False Security: Agents don’t always follow specifications. Fowler observed “persistent non-determinism even with highly specific specifications.” You write detailed specs, the AI ignores half of them. Ultimately, you’re back to reviewing implementation anyway.

Diminishing Returns: The approach breaks down on large, existing codebases—precisely where you’d expect rigorous specifications to help most.

The fundamental issue, Zaninotto argues, is that spec-driven development assumes “documentation eliminates uncertainty.” But software development is “fundamentally a non-deterministic process.” Reality changes. Assumptions prove false. Natural language specs remain inherently ambiguous. AI can’t overcome that.

The Optimists’ Defense

To be fair, spec-driven proponents argue it’s different this time.

AI can adapt specs faster than Waterfall-era humans could. Specs are lightweight markdown files, not heavyweight UML diagrams. Meanwhile, the tools support iteration and checkpointing. GitHub emphasizes specs as “living artifacts” that evolve, not static documents locking you into early decisions.

And vibe coding genuinely failed. Large teams do need alignment. AI agents do need some structure. Indeed, compliance-heavy industries require governance. Spec-driven development solves real problems—prompting chaos at scale, misaligned implementations, lack of stakeholder visibility.

The question isn’t whether spec-driven development solves problems.

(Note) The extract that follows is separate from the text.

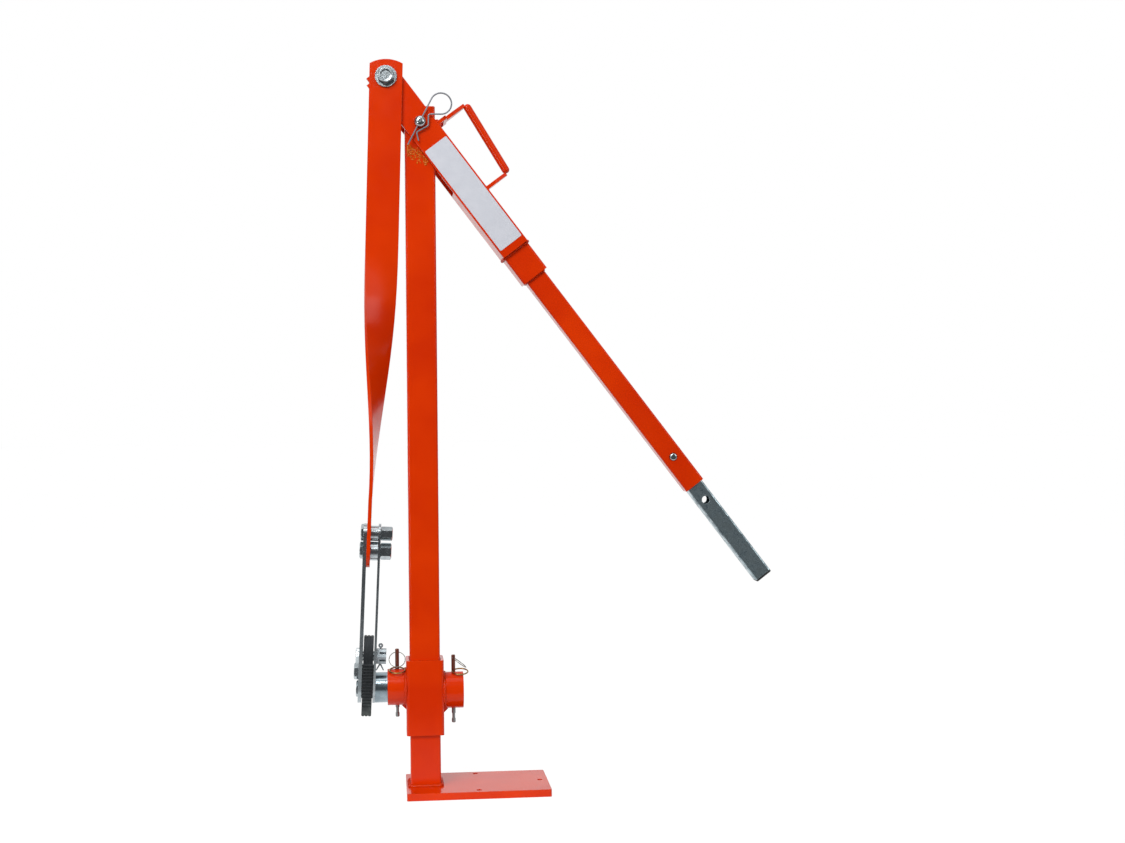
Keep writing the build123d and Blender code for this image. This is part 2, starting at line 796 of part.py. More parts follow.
with BuildPart() as jaw_block:
    with BuildSketch(grip_side()):
        with Locations((block_y, block_bottom + block_height / 2)):
            Rectangle(block_depth, block_height)
        for rise in (upper_block_bolt_rise, lower_block_bolt_rise):
            with Locations((block_y, rise)):
                Circle(block_bolt_diameter / 2, mode=Mode.SUBTRACT)
    extrude(amount=plate_face, both=True)
save(jaw_block, "jaw_block")

# Every bolt has its head on the left plate.
for name, y, rise, diameter, head, reach in (
    ("upper_block_bolt", block_y, upper_block_bolt_rise, block_bolt_diameter, upper_block_head, right_face),
    ("lower_block_bolt", block_y, lower_block_bolt_rise, block_bolt_diameter, lower_block_head, right_face),
    (
        "tie_bolt", link_centre_y, tie_bolt_rise, tie_bolt_diameter, tie_head_height,
        right_face + tie_nut_height
    ),
    (
        "link_foot_bolt", link_centre_y, link_bolt_rise, link_bolt_diameter, foot_head_height,
        right_face + foot_nut_height
    ),
    (
        "jaw_pivot_bolt", jaw_pivot_y, jaw_pivot_rise, jaw_pivot_diameter, foot_head_height,
        right_face + castle_nut_height
    ),
):
    with BuildPart() as bolt:
        with BuildSketch(grip_side(left_face)):
            with Locations((y, rise)):
                hexagon(hex_flats)
        extrude(amount=-head)
        chamfer(bolt.faces().sort_by(Axis.X)[0].edges(), fine_chamfer)
        with BuildSketch(grip_side(left_face)):
            with Locations((y, rise)):
                Circle(diameter / 2)
        extrude(amount=reach - left_face)
        if name == "jaw_pivot_bolt":
            cotter_across = right_face + castle_slot_floor + cotter_wire / 2
            cotter_hole = grip_side(cotter_across).from_local_coords((y, rise, 0))
            with BuildSketch(Plane(origin=cotter_hole, z_dir=(grip_sin, 0, grip_cos))):
                Circle(cotter_wire / 2 + bolt_hole_gap)
            extrude(amount=diameter, both=True, mode=Mode.SUBTRACT)
    save(bolt, name)

for name, rise, bore, outside in (
    ("tie_bush", tie_bolt_rise, tie_bolt_diameter, tie_bush_diameter),
    ("link_foot_bush", link_bolt_rise, link_bolt_diameter, spacer_bush_diameter),
):
    with BuildPart() as bush:
        with BuildSketch(grip_side(link_thickness - plate_face)):
            with Locations((link_centre_y, rise)):
                Circle(outside / 2)
                Circle(bore / 2 + bolt_hole_gap, mode=Mode.SUBTRACT)
        extrude(amount=grip_inside - link_thickness)
    save(bush, name)

for name, rise, bore, flats, height in (
    ("tie_nut", tie_bolt_rise, tie_bolt_diameter, tie_nut_flats, tie_nut_height),
    ("link_foot_nut", link_bolt_rise, link_bolt_diameter, hex_flats, foot_nut_height),
):
    with BuildPart() as nut:
        with BuildSketch(grip_side(right_face)):
            with Locations((link_centre_y, rise)):
                hexagon(flats)
                Circle(bore / 2, mode=Mode.SUBTRACT)
        extrude(amount=height)
    save(nut, name)

with BuildPart() as castle_nut:
    with BuildSketch(grip_side(right_face)):
        with Locations((jaw_pivot_y, jaw_pivot_rise)):
            hexagon(hex_flats)
    extrude(amount=castle_nut_height)
    with BuildSketch(grip_side(right_face + castle_slot_floor)):
        with Locations((jaw_pivot_y, jaw_pivot_rise)):
            for turn in (0, 60, 120):
                Rectangle(castle_slot, 2 * hex_flats, rotation=turn)
    extrude(amount=castle_nut_height, mode=Mode.SUBTRACT)
    with BuildSketch(grip_side(right_face)):
        with Locations((jaw_pivot_y, jaw_pivot_rise)):
            Circle(jaw_pivot_diameter / 2)
    extrude(amount=castle_nut_height, mode=Mode.SUBTRACT)
save(castle_nut, "castle_nut")

# The cotter's eye stands on the castle nut and its two legs are bent apart below.
cotter_plane = Plane(
    origin=grip_side(cotter_across).from_local_coords((jaw_pivot_y, jaw_pivot_rise, 0)),
    x_dir=(grip_cos, 0, -grip_sin), z_dir=(0, -1, 0)
)
cotter_shoulder = hex_flats / 2 + cotter_wire / 2
with BuildPart() as castle_cotter:
    with Locations(cotter_plane * Location((0, cotter_shoulder + cotter_eye, 0))):
        Torus(cotter_eye - cotter_wire / 2, cotter_wire / 2)
    with BuildSketch(Plane(origin=cotter_plane.origin, z_dir=cotter_plane.y_dir)):
        Circle(cotter_wire / 2)
    extrude(amount=cotter_shoulder + cotter_overlap)
    with BuildSketch(Plane(origin=cotter_plane.origin, z_dir=cotter_plane.y_dir)):
        Circle(cotter_wire / 2)
    extrude(amount=-cotter_shoulder)
    for side in (-1, 1):
        with BuildSketch(cotter_plane):
            with BuildLine():
                Polyline(
                    (0, cotter_overlap - cotter_shoulder),
                    (side * cotter_wire / 2, cotter_overlap - cotter_shoulder),
                    (side * (cotter_spread + cotter_wire / 4), -cotter_leg),
                    (side * (cotter_spread - cotter_wire / 4), -cotter_leg - cotter_overlap),
                    (0, -cotter_shoulder - cotter_wire / 2), close=True
                )
            make_face()
        extrude(amount=cotter_wire / 3, both=True)
save(castle_cotter, "castle_cotter")

# ---------------------------------------------------------------- jaw
jaw_width = jaw_count * jaw_plate_thickness
jaw_teeth_top = jaw_teeth_bottom + jaw_tooth_count * jaw_tooth_pitch
jaw_rivet_places = (
    (jaw_rivet_y_top, jaw_top - jaw_rivet_inset), (jaw_rivet_y_low, jaw_bottom + jaw_rivet_inset)
)
for index, name in enumerate(("left_jaw_plate", "middle_jaw_plate", "right_jaw_plate")):
    with BuildPart() as jaw_plate:
        with BuildSketch(grip_side(index * jaw_plate_thickness - jaw_width / 2)):
            with BuildLine():
                teeth = [(jaw_foot_front, jaw_bottom)]
                for tooth in range(jaw_tooth_count):
                    rise = jaw_teeth_bottom + tooth * jaw_tooth_pitch
                    teeth.append((jaw_face_y + jaw_tooth_depth, rise))
                    teeth.append((jaw_face_y, rise + jaw_tooth_tip))
                teeth.append((jaw_face_y + jaw_tooth_depth, jaw_teeth_top))
                Polyline(*teeth)
                ThreePointArc(
                    teeth[-1], (jaw_hollow_y, (jaw_teeth_top + jaw_top) / 2),
                    (jaw_top_front, jaw_top)
                )
                Line((jaw_top_front, jaw_top), (jaw_top_back, jaw_top))
                ThreePointArc(
                    (jaw_top_back, jaw_top), (jaw_back_y - jaw_back_bulge, (jaw_top + jaw_pivot_rise) / 2),
                    (jaw_back_y, jaw_pivot_rise)
                )
                Polyline(
                    (jaw_back_y, jaw_pivot_rise), (jaw_back_y, upper_block_bolt_rise),
                    (jaw_foot_back, jaw_bottom), (jaw_foot_front, jaw_bottom)
                )
            make_face()
            with Locations((jaw_pivot_y, jaw_pivot_rise)):
                Circle(jaw_pivot_diameter / 2 + jaw_pivot_gap, mode=Mode.SUBTRACT)
            with Locations(*jaw_rivet_places):
                Circle(jaw_rivet / 2, mode=Mode.SUBTRACT)
        extrude(amount=jaw_plate_thickness)
        chamfer(jaw_plate.edges().filter_by(Axis.Y), jaw_edge)
    save(jaw_plate, name)

with BuildPart() as jaw_rivets:
    with BuildSketch(grip_side()):
        with Locations(*jaw_rivet_places):
            Circle(jaw_rivet / 2)
    extrude(amount=jaw_width / 2, both=True)
save(jaw_rivets, "jaw_rivets")
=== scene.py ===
import json
import math
import random

import bmesh
import bpy
from mathutils import Matrix, Vector


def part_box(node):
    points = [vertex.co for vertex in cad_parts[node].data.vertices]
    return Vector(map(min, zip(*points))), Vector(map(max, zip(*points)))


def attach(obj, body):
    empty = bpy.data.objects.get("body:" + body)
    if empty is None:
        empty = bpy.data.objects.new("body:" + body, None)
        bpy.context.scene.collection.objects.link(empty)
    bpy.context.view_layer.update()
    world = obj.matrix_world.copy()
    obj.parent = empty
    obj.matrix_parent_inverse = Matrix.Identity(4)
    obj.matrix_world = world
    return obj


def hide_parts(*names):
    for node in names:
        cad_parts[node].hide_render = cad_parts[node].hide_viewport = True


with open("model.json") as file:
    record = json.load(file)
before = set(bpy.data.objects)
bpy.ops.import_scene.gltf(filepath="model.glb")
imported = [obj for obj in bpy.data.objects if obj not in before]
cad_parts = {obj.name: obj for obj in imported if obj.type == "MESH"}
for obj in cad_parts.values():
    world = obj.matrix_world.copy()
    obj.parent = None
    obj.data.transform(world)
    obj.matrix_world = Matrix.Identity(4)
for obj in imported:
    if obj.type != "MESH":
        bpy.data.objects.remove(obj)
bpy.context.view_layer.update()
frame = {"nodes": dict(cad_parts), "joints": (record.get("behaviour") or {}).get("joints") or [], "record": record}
nodes = frame["nodes"]
MM = 0.001
ACROSS = Vector((1, 0, 0))
DEPTH = Vector((0, 1, 0))
UP = Vector((0, 0, 1))

# Camera, at the photograph's viewing angle; lens and sensor in millimetres
LENS = 52.992
SENSOR_WIDTH = 36
CAMERA_PLACE = Vector((-64.2, -2765.2, 633.7)) * MM
CAMERA_YAW = math.radians(6.17)
CAMERA_PITCH = math.radians(-0.43)
CAMERA_ROLL = math.radians(-0.51)
CAMERA_REACH = 200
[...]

It does. Rather, the question is whether it creates worse problems in the process.

The Pendulum Problem

This isn’t the first time the industry has swung from one extreme to another.

Waterfall was too rigid, so we embraced Agile. Agile sometimes felt too loose, so vibe coding removed all structure. Then, vibe coding created chaos, so we’re back to comprehensive specifications. Each generation believes “this time it’s different.” Subsequently, each generation rediscovers the same tradeoffs.

Too much planning makes you inflexible. Too little planning makes you chaotic. Therefore, the missing conversation isn’t “vibe or spec”—it’s “how much specification is enough?”

Kiro generates 16 acceptance criteria for bug fixes. That’s excessive. However, zero structure for a large team project is reckless. Where’s the line?

The industry keeps presenting false binaries: Waterfall or Agile. Vibe or Spec. Chaos or Bureaucracy. Meanwhile, developers just want common sense: some structure for complex problems, minimal overhead for simple ones. Right-sizing matters more than methodology religion.

Developer sentiment reflects this exhaustion. Some feel relieved by structure after vibe coding chaos. Others feel wary—”this feels like Waterfall again.” Indeed, many express tool fatigue: “Another methodology, another failed promise?”

What Developers Should Do

Test spec-driven tools carefully before committing. AWS, GitHub, and Microsoft are betting billions on this approach, which creates momentum but doesn’t guarantee correctness. Nevertheless, history teaches that Big Design Up Front failed for fundamental reasons—ambiguous requirements, changing reality, false assumptions. AI doesn’t automatically solve those problems.

Remember the Agile Manifesto’s wisdom: “Responding to change over following a plan.” Spec-driven development works against that principle. If your work involves rapidly changing requirements, exploratory prototyping, or novel algorithms, rigid specifications may create more friction than value.

Use common sense over hype. Specs probably help for large team projects requiring alignment and governance. However, they probably hurt for small bug fixes and experimental work. Match your process to your problem size, not to industry trends.

And stay skeptical of pendulum swings. We abandoned Waterfall for good reasons. We shouldn’t resurrect it just because we slapped “AI” on the label.